Data shown:
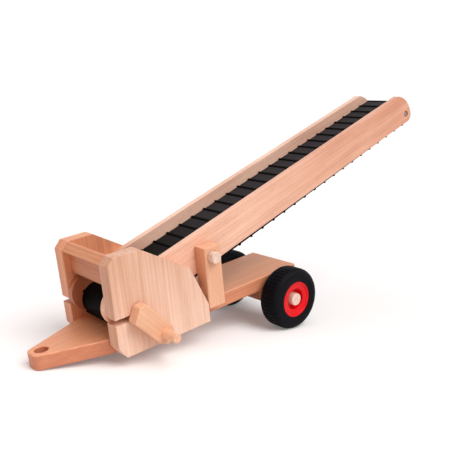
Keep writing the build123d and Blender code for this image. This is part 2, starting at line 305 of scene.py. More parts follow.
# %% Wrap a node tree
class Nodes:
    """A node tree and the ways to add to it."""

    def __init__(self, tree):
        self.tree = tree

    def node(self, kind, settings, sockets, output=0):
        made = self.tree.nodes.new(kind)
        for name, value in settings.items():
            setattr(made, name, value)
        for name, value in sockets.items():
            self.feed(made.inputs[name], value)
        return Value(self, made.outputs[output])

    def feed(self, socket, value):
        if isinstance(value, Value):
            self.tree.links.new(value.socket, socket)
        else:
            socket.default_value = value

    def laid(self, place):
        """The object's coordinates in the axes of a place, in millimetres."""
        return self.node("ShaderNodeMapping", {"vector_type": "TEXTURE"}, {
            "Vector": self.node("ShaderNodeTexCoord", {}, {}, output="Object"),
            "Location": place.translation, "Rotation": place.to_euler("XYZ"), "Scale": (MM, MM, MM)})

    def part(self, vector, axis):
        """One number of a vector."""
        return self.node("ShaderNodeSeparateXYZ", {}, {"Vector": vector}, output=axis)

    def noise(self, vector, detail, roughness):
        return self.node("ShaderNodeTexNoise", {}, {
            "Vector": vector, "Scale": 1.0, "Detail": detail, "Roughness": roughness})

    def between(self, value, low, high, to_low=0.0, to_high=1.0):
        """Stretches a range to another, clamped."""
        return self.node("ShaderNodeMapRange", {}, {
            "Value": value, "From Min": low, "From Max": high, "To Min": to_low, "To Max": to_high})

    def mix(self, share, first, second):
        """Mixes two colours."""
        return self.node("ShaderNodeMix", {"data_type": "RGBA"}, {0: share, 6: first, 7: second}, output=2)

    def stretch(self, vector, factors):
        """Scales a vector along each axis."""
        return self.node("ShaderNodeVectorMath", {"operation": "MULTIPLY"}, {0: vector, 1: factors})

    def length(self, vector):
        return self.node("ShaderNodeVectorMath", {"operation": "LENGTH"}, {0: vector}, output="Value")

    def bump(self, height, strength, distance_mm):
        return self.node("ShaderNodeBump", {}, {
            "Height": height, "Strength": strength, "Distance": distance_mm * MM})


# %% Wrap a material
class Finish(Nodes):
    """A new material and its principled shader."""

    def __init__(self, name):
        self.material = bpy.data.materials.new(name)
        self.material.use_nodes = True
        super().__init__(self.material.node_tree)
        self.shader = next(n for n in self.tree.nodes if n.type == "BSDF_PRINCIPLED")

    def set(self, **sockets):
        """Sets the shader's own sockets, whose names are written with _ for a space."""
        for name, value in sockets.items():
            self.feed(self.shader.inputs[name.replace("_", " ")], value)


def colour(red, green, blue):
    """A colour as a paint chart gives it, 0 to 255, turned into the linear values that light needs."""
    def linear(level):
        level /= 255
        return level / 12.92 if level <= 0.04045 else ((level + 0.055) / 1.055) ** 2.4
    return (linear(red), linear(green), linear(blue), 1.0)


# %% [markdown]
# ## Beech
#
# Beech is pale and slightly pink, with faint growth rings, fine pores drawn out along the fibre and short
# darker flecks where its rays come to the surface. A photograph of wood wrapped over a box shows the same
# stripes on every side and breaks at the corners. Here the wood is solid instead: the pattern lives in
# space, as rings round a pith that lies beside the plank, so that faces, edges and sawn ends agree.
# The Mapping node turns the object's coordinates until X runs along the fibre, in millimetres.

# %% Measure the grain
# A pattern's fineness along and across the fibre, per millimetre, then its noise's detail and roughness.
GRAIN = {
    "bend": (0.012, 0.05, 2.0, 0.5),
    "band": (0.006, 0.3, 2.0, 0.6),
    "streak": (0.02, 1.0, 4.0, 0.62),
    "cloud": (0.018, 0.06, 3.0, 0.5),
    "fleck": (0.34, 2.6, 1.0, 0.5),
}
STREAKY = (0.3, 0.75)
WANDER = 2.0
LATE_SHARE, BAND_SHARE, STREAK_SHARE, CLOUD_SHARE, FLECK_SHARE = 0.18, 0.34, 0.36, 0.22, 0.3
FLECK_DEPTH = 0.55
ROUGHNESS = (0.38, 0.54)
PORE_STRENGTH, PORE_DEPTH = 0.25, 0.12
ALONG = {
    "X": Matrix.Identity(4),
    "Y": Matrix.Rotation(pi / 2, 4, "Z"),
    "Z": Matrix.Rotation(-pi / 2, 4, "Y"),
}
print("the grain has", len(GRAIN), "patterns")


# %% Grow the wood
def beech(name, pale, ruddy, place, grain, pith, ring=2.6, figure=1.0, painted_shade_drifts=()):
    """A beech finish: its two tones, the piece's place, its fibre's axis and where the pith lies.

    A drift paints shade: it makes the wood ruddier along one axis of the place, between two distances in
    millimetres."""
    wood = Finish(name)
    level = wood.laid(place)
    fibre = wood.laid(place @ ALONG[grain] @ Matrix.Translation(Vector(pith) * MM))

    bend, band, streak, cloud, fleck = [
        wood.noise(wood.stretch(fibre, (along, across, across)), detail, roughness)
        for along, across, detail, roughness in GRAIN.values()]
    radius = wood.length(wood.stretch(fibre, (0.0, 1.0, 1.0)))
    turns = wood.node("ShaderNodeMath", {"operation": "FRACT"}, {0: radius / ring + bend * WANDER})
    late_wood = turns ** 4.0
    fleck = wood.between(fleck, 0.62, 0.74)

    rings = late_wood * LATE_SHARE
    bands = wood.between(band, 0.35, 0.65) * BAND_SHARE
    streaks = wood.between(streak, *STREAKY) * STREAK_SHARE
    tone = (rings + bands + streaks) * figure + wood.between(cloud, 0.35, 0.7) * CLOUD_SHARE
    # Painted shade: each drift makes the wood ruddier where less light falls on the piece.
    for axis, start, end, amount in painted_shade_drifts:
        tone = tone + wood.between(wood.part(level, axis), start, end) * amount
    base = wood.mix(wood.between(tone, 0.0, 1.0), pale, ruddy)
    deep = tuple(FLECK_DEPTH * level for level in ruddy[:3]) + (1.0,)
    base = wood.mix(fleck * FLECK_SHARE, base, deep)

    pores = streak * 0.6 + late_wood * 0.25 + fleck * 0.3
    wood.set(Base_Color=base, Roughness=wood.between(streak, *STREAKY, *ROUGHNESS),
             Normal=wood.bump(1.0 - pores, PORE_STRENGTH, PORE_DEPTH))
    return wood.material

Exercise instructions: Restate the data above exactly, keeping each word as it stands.

Written solution:
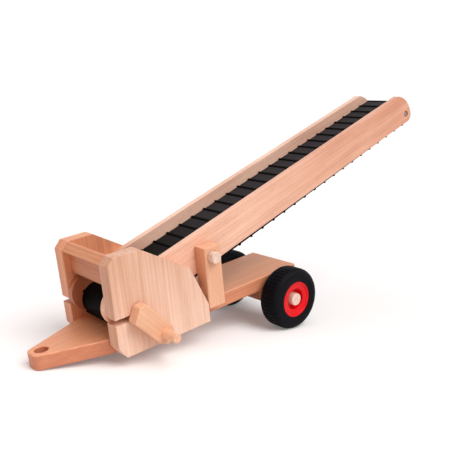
Keep writing the build123d and Blender code for this image. This is part 2, starting at line 305 of scene.py. More parts follow.
# %% Wrap a node tree
class Nodes:
    """A node tree and the ways to add to it."""

    def __init__(self, tree):
        self.tree = tree

    def node(self, kind, settings, sockets, output=0):
        made = self.tree.nodes.new(kind)
        for name, value in settings.items():
            setattr(made, name, value)
        for name, value in sockets.items():
            self.feed(made.inputs[name], value)
        return Value(self, made.outputs[output])

    def feed(self, socket, value):
        if isinstance(value, Value):
            self.tree.links.new(value.socket, socket)
        else:
            socket.default_value = value

    def laid(self, place):
        """The object's coordinates in the axes of a place, in millimetres."""
        return self.node("ShaderNodeMapping", {"vector_type": "TEXTURE"}, {
            "Vector": self.node("ShaderNodeTexCoord", {}, {}, output="Object"),
            "Location": place.translation, "Rotation": place.to_euler("XYZ"), "Scale": (MM, MM, MM)})

    def part(self, vector, axis):
        """One number of a vector."""
        return self.node("ShaderNodeSeparateXYZ", {}, {"Vector": vector}, output=axis)

    def noise(self, vector, detail, roughness):
        return self.node("ShaderNodeTexNoise", {}, {
            "Vector": vector, "Scale": 1.0, "Detail": detail, "Roughness": roughness})

    def between(self, value, low, high, to_low=0.0, to_high=1.0):
        """Stretches a range to another, clamped."""
        return self.node("ShaderNodeMapRange", {}, {
            "Value": value, "From Min": low, "From Max": high, "To Min": to_low, "To Max": to_high})

    def mix(self, share, first, second):
        """Mixes two colours."""
        return self.node("ShaderNodeMix", {"data_type": "RGBA"}, {0: share, 6: first, 7: second}, output=2)

    def stretch(self, vector, factors):
        """Scales a vector along each axis."""
        return self.node("ShaderNodeVectorMath", {"operation": "MULTIPLY"}, {0: vector, 1: factors})

    def length(self, vector):
        return self.node("ShaderNodeVectorMath", {"operation": "LENGTH"}, {0: vector}, output="Value")

    def bump(self, height, strength, distance_mm):
        return self.node("ShaderNodeBump", {}, {
            "Height": height, "Strength": strength, "Distance": distance_mm * MM})


# %% Wrap a material
class Finish(Nodes):
    """A new material and its principled shader."""

    def __init__(self, name):
        self.material = bpy.data.materials.new(name)
        self.material.use_nodes = True
        super().__init__(self.material.node_tree)
        self.shader = next(n for n in self.tree.nodes if n.type == "BSDF_PRINCIPLED")

    def set(self, **sockets):
        """Sets the shader's own sockets, whose names are written with _ for a space."""
        for name, value in sockets.items():
            self.feed(self.shader.inputs[name.replace("_", " ")], value)


def colour(red, green, blue):
    """A colour as a paint chart gives it, 0 to 255, turned into the linear values that light needs."""
    def linear(level):
        level /= 255
        return level / 12.92 if level <= 0.04045 else ((level + 0.055) / 1.055) ** 2.4
    return (linear(red), linear(green), linear(blue), 1.0)


# %% [markdown]
# ## Beech
#
# Beech is pale and slightly pink, with faint growth rings, fine pores drawn out along the fibre and short
# darker flecks where its rays come to the surface. A photograph of wood wrapped over a box shows the same
# stripes on every side and breaks at the corners. Here the wood is solid instead: the pattern lives in
# space, as rings round a pith that lies beside the plank, so that faces, edges and sawn ends agree.
# The Mapping node turns the object's coordinates until X runs along the fibre, in millimetres.

# %% Measure the grain
# A pattern's fineness along and across the fibre, per millimetre, then its noise's detail and roughness.
GRAIN = {
    "bend": (0.012, 0.05, 2.0, 0.5),
    "band": (0.006, 0.3, 2.0, 0.6),
    "streak": (0.02, 1.0, 4.0, 0.62),
    "cloud": (0.018, 0.06, 3.0, 0.5),
    "fleck": (0.34, 2.6, 1.0, 0.5),
}
STREAKY = (0.3, 0.75)
WANDER = 2.0
LATE_SHARE, BAND_SHARE, STREAK_SHARE, CLOUD_SHARE, FLECK_SHARE = 0.18, 0.34, 0.36, 0.22, 0.3
FLECK_DEPTH = 0.55
ROUGHNESS = (0.38, 0.54)
PORE_STRENGTH, PORE_DEPTH = 0.25, 0.12
ALONG = {
    "X": Matrix.Identity(4),
    "Y": Matrix.Rotation(pi / 2, 4, "Z"),
    "Z": Matrix.Rotation(-pi / 2, 4, "Y"),
}
print("the grain has", len(GRAIN), "patterns")


# %% Grow the wood
def beech(name, pale, ruddy, place, grain, pith, ring=2.6, figure=1.0, painted_shade_drifts=()):
    """A beech finish: its two tones, the piece's place, its fibre's axis and where the pith lies.

    A drift paints shade: it makes the wood ruddier along one axis of the place, between two distances in
    millimetres."""
    wood = Finish(name)
    level = wood.laid(place)
    fibre = wood.laid(place @ ALONG[grain] @ Matrix.Translation(Vector(pith) * MM))

    bend, band, streak, cloud, fleck = [
        wood.noise(wood.stretch(fibre, (along, across, across)), detail, roughness)
        for along, across, detail, roughness in GRAIN.values()]
    radius = wood.length(wood.stretch(fibre, (0.0, 1.0, 1.0)))
    turns = wood.node("ShaderNodeMath", {"operation": "FRACT"}, {0: radius / ring + bend * WANDER})
    late_wood = turns ** 4.0
    fleck = wood.between(fleck, 0.62, 0.74)

    rings = late_wood * LATE_SHARE
    bands = wood.between(band, 0.35, 0.65) * BAND_SHARE
    streaks = wood.between(streak, *STREAKY) * STREAK_SHARE
    tone = (rings + bands + streaks) * figure + wood.between(cloud, 0.35, 0.7) * CLOUD_SHARE
    # Painted shade: each drift makes the wood ruddier where less light falls on the piece.
    for axis, start, end, amount in painted_shade_drifts:
        tone = tone + wood.between(wood.part(level, axis), start, end) * amount
    base = wood.mix(wood.between(tone, 0.0, 1.0), pale, ruddy)
    deep = tuple(FLECK_DEPTH * level for level in ruddy[:3]) + (1.0,)
    base = wood.mix(fleck * FLECK_SHARE, base, deep)

    pores = streak * 0.6 + late_wood * 0.25 + fleck * 0.3
    wood.set(Base_Color=base, Roughness=wood.between(streak, *STREAKY, *ROUGHNESS),
             Normal=wood.bump(1.0 - pores, PORE_STRENGTH, PORE_DEPTH))
    return wood.material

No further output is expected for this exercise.